In contrast to what Busy Old Fool said, I found my stay at the Generator came with quiet nights and undisturbed sleep, even with 15 other people in there (and I'm a fairly light sleeper), and no trouble at all. It was quite pleasant and I'd stay there again in a second.
posted by cmgonzalez at 7:20 PM on July 9, 2009

if you're interested in meeting people and hanging out with the local yokels, why not couchsurf? it's free and you can look at everyone's profile to see if they're mad party animals. some of my favorite travel times have been couchsurfing.

a lot of folks host couchsurfers with their whole houses or do completely open doors, like whoever asks can come on over - i.e. my boyfriend and his five roommates used to host in birmingham routinely, we stayed with a gentleman in krakow with (15) other couchsurfers!

however, i lived with friends while i was in london, but i've heard the same things about the generator as above.
posted by chickadee at 7:47 PM on July 9, 2009

I've also had a decent night in the Generator (and will probably stay there again next month due to its proximity to KX and my ability to sleep through anything), but I've heard enough similar stories both in person and online (1, 2, 3, 4) to be confident that my experience and that of cmgonzalez is not universal.

Anyway, the point is that malapropist's stated priorities are 'to meet other travelers and have a good time' so my description of Generator was meant as a hearty recommendation!
posted by Busy Old Fool at 7:57 PM on July 9, 2009

I stayed at the Ace Hostel in Kensington when I was in London 3 years ago.
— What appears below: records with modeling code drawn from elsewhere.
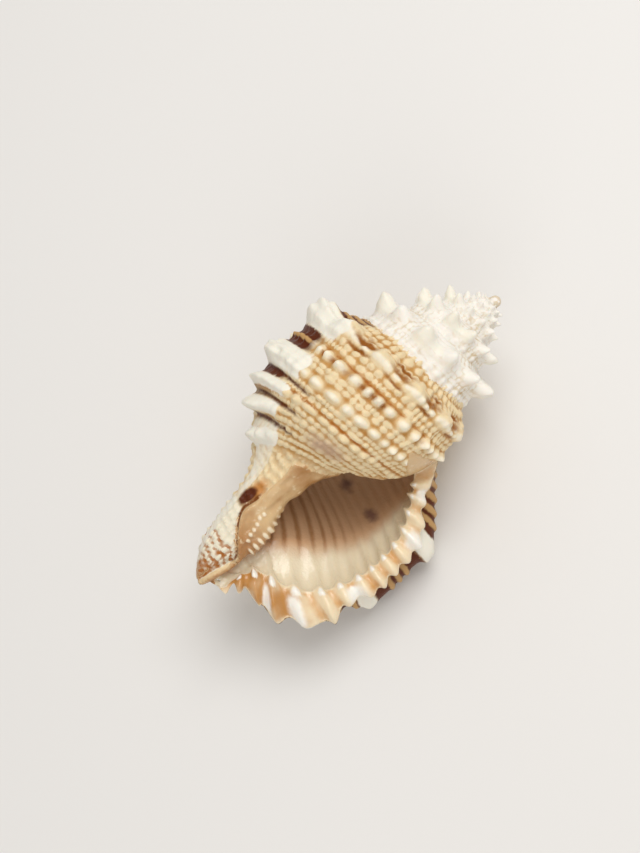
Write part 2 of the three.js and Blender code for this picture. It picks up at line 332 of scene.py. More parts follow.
# %% [markdown]
# ## The lip
# The finished lip is thick. Behind it runs the last varix, then the edge turns out into a
# scalloped frill, and a toothed margin turns in to the mouth. Each is a curve of its own, drawn
# by level, and the wall passes smoothly from one to the next. The lip doesn't follow the law of
# the spiral, because the animal widens it only once, so it is drawn and not computed.

# %% Curves of the lip
def edge(points):
    """A curve in the plane of the mouth: at each level, how far out and how deep."""
    levels, out, deep = np.array(points, float).T
    across = through(list(zip(levels, out)))
    down = through(list(zip(levels, deep)))

    def curve(level):
        depth = down(level)
        return across(level) - canal_lean(depth), depth

    return curve


ridge_edge = edge([
    (28, 15.2, 27.5), (31, 18.8, 30.5), (34, 22.3, 33.3), (37, 26, 36.3), (40, 29.4, 39.3),
    (43, 31.3, 42.5), (47, 31.5, 47.5), (51, 31.9, 52), (54, 32.2, 55.5), (57, 30.8, 58.7),
    (60, 28.9, 61.7), (63, 27.3, 64.7), (66, 23.5, 68.2), (69, 19.5, 70.6), (72, 15.6, 72),
    (75, 12.4, 73.4), (80, 9.6, 75.8),
])
rim_edge = edge([
    (28, 16.4, 29.2), (31, 17.8, 31), (34, 19.4, 33.6), (37, 21.2, 36.6), (40, 24.3, 39.4),
    (43, 27.2, 42.6), (46, 27.9, 46.2), (50, 28.3, 50.6), (54, 28.8, 54.8), (57, 27.6, 58.4),
    (60, 27.0, 61.8), (63, 27.9, 65.4), (66, 24.2, 69.8), (69, 20.6, 73), (72, 16.4, 73.8),
    (75, 12.8, 74), (78, 10.5, 75.3), (80, 9.6, 76.8),
])
margin_edge = edge([
    (28, 14.6, 33), (31, 15.6, 34.6), (34, 17.2, 36), (37, 18.8, 37.6), (40, 20.8, 40.4),
    (43, 22.7, 43.2), (46, 23.8, 46.4), (50, 24.4, 50.6), (54, 24.3, 54.8), (57, 23.6, 58),
    (60, 22.4, 61.2), (63, 20.6, 64.2), (66, 17.4, 67.1), (69, 14, 68.4), (72, 11.3, 69.6),
    (75, 9.8, 71.6), (78, 9.1, 74.2), (80, 8.9, 76.3),
])
# How many folds of the lip lie above each level.
folds_above = through([
    (28, 0), (34, 1), (37, 2), (40, 3), (43, 4), (46, 5), (49, 6), (52, 7), (55, 8), (58.5, 9),
    (62, 10), (65.5, 11), (69.3, 12), (73, 13), (77, 14), (80, 15),
])
FOLD_WHITES = [(36, 1.9), (43.2, 2.6), (56.8, 2.4), (66.2, 1.5), (70.6, 1.0)]
print("the lip has", int(folds_above(80)), "folds")

# %% [markdown]
# Colour follows shape on a shell, so the function that gives the height of the wall also says
# what is there: a bead, a pit, a white knob, a brown gap, a rib. Each of these is a channel, a
# number that goes with every point from here on, 0 where there is none of it. Two more channels
# hold the turn and the level. The pigment could be looked for afterwards from the finished shape,
# but here it is known already.

# %% The outside
CHANNELS = [
    "relief", "pit", "spire", "white", "brown", "ribs", "lip", "inside", "callus", "turn", "level",
]


def unmarked(turn):
    """Every channel at nothing, for points that are then marked."""
    return {channel: 0.0 * turn for channel in CHANNELS}


def outer_wall(turn, level):
    """The outside of the shell with its sculpture, as radius and depth, and what is seen there."""
    size = WIDEN ** turn
    radius, depth = plain_wall(turn, level)
    nr, nd = outward(turn, level)
    old = varix(turn)
    ridge = rise(old + 1.1 * (drift(level * 0.7, turn * 40) - 0.5), 0.3, 1.5)
    near_lip = rise(turn, LIP_START, RIDGE_TURN)
    low = rise(level, 64, 71)
    bead, bead_top = beads(turn, level)
    knob, knob_top = knobs(turn, level)
    pit = pits(turn, level)
    whites = highest(level, WHITES) ** 2
    lip_whites = highest(level, LIP_WHITES) ** 2
    ribs = highest(level, TAN_RIBS)
    gap = highest(level + 9 * (turn + 0.56), GAPS)
    gap = gap * rise(turn, -0.71, -0.64) * rise(turn, -0.48, -0.53)
    drowned = (1 - 0.7 * ridge) * (1 - 0.75 * near_lip)
    height = bead * drowned + knob * (1 - 0.5 * near_lip) - 0.5 * pit - 0.8 * gap
    crumpled = 0.7 + 0.6 * drift(turn * 55, level * 0.7)
    height += old * rise(level, 27.5, 33) * (1 - low) * (0.24 + 0.8 * whites * crumpled + 0.24 * ribs)
    height += 0.05 * np.cos(2 * np.pi * 150 * turn)
    radius = radius + nr * height * size
    depth = depth + nd * height * size
    # Towards the lip the wall leaves the spiral for the last varix and then for the frilled edge.
    ridge_r, ridge_d = ridge_edge(level)
    swell = 1.5 * (lip_whites - 0.35) + 0.8 * (ribs - 0.4)
    rim_r, rim_d = rim_edge(level)
    frill = (1.1 + 0.6 * rise(level, 60, 68)) * (beat(folds_above(level)) - 0.5) * rise(level, 33, 38)
    to_rim = rise(turn, RIDGE_TURN, 0.0)
    hollow = 1.5 * hump(turn, -0.013, 0.008) * rise(level, 33, 38) * rise(level, 79, 74)
    stand = swell + (frill - swell) * to_rim - hollow
    lip_r = ridge_r + (rim_r - ridge_r) * to_rim + nr * stand
    lip_d = ridge_d + (rim_d - ridge_d) * to_rim + nd * stand
    old_brown = rise(old, 1.0, 2.4) * rise(turn, -0.7, -0.6) * (1 - rise(whites, 0.15, 0.45))
    old_brown = old_brown * (1 - 0.4 * rise(level, 52, 58)) * (1 - rise(level, 60, 64))
    new_brown = rise(near_lip, 0.35, 0.8) * (1 - rise(lip_whites, 0.15, 0.45)) * rise(level, 78, 73)
    seen = unmarked(turn)
    seen["relief"] = np.clip(np.maximum(bead_top, knob_top) * 1.25, 0, 1)
    seen["pit"] = pit * (1 - ridge) * (1 - near_lip)
    seen["spire"] = rise(turn, -1.25, -1.6)
    on_ridge = ridge * np.maximum(whites, 0.3 * rise(level, 62, 64))
    seen["white"] = np.maximum(on_ridge, near_lip * lip_whites)
    seen["brown"] = np.maximum(np.maximum(old_brown, new_brown), 0.75 * gap)
    seen["ribs"] = ribs
    return radius + (lip_r - radius) * near_lip, depth + (lip_d - depth) * near_lip, seen


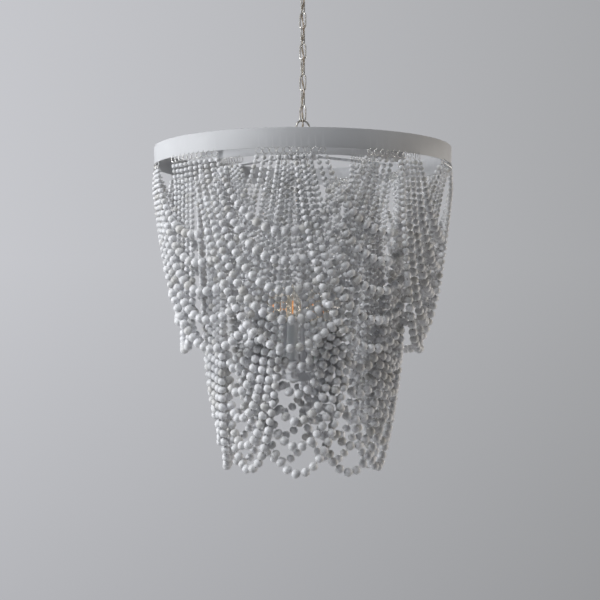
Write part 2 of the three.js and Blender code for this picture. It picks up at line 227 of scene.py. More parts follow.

It was clean, quiet and close to a tube stop. There are some shops nearby; I bought groceries and ate at the hostel, rather than eating out. People hung around in the TV room at night, but there wasn't a noisy party scene.
posted by lemonwheel at 9:53 PM on July 9, 2009

I stayed at the St. Christopher's in Camden and found the location was reasonable (wasn't too far from everything, and we walked just about everywhere) and it was a nice place. Bar/restaurant downstairs, free breakfast, and pretty inexpensive. They've got a lot of locations, I'd recommend looking into them.